**SET EXERCISE:** Reproduce the material exactly, omitting nothing.

**DATA SECTION:**
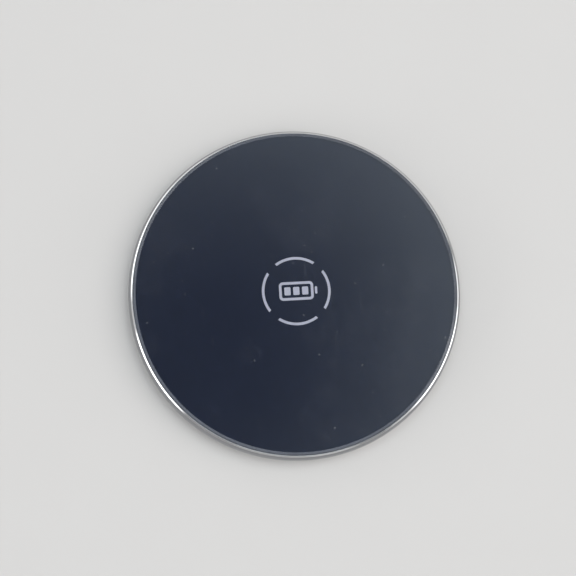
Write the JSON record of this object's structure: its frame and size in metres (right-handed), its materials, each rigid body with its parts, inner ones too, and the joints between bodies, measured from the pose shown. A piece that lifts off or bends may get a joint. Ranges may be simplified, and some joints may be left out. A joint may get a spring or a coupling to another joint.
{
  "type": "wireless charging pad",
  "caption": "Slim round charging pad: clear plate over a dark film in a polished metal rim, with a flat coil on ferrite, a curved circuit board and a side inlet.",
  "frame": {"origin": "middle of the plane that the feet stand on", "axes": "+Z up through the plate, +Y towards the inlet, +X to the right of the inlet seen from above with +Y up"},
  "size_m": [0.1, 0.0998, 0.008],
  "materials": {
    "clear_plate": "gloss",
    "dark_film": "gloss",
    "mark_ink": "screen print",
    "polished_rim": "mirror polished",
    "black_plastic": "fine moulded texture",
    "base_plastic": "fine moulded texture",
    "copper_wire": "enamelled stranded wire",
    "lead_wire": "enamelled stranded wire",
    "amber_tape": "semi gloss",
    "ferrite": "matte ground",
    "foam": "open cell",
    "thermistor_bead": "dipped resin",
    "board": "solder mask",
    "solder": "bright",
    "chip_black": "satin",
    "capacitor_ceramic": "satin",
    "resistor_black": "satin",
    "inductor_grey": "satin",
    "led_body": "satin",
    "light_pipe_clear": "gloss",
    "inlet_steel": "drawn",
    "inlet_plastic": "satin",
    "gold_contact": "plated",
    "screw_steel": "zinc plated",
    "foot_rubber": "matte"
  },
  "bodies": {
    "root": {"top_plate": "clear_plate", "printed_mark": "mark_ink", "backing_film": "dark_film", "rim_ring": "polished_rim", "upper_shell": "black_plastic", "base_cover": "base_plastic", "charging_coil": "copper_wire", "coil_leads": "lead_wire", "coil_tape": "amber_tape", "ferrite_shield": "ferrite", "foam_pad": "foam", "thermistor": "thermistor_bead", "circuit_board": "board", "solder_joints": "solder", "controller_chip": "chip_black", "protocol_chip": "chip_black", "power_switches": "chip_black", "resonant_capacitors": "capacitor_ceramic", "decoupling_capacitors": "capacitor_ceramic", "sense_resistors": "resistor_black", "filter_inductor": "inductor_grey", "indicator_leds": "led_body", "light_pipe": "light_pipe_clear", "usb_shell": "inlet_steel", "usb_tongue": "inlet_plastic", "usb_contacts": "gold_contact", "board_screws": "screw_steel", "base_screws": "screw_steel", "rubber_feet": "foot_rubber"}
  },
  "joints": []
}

**TASK OUTPUT:**
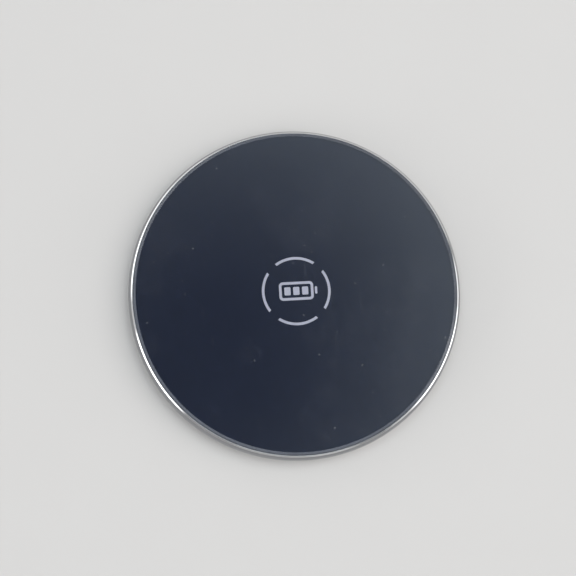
Write the JSON record of this object's structure: its frame and size in metres (right-handed), its materials, each rigid body with its parts, inner ones too, and the joints between bodies, measured from the pose shown. A piece that lifts off or bends may get a joint. Ranges may be simplified, and some joints may be left out. A joint may get a spring or a coupling to another joint.
{
  "type": "wireless charging pad",
  "caption": "Slim round charging pad: clear plate over a dark film in a polished metal rim, with a flat coil on ferrite, a curved circuit board and a side inlet.",
  "frame": {"origin": "middle of the plane that the feet stand on", "axes": "+Z up through the plate, +Y towards the inlet, +X to the right of the inlet seen from above with +Y up"},
  "size_m": [0.1, 0.0998, 0.008],
  "materials": {
    "clear_plate": "gloss",
    "dark_film": "gloss",
    "mark_ink": "screen print",
    "polished_rim": "mirror polished",
    "black_plastic": "fine moulded texture",
    "base_plastic": "fine moulded texture",
    "copper_wire": "enamelled stranded wire",
    "lead_wire": "enamelled stranded wire",
    "amber_tape": "semi gloss",
    "ferrite": "matte ground",
    "foam": "open cell",
    "thermistor_bead": "dipped resin",
    "board": "solder mask",
    "solder": "bright",
    "chip_black": "satin",
    "capacitor_ceramic": "satin",
    "resistor_black": "satin",
    "inductor_grey": "satin",
    "led_body": "satin",
    "light_pipe_clear": "gloss",
    "inlet_steel": "drawn",
    "inlet_plastic": "satin",
    "gold_contact": "plated",
    "screw_steel": "zinc plated",
    "foot_rubber": "matte"
  },
  "bodies": {
    "root": {"top_plate": "clear_plate", "printed_mark": "mark_ink", "backing_film": "dark_film", "rim_ring": "polished_rim", "upper_shell": "black_plastic", "base_cover": "base_plastic", "charging_coil": "copper_wire", "coil_leads": "lead_wire", "coil_tape": "amber_tape", "ferrite_shield": "ferrite", "foam_pad": "foam", "thermistor": "thermistor_bead", "circuit_board": "board", "solder_joints": "solder", "controller_chip": "chip_black", "protocol_chip": "chip_black", "power_switches": "chip_black", "resonant_capacitors": "capacitor_ceramic", "decoupling_capacitors": "capacitor_ceramic", "sense_resistors": "resistor_black", "filter_inductor": "inductor_grey", "indicator_leds": "led_body", "light_pipe": "light_pipe_clear", "usb_shell": "inlet_steel", "usb_tongue": "inlet_plastic", "usb_contacts": "gold_contact", "board_screws": "screw_steel", "base_screws": "screw_steel", "rubber_feet": "foot_rubber"}
  },
  "joints": []
}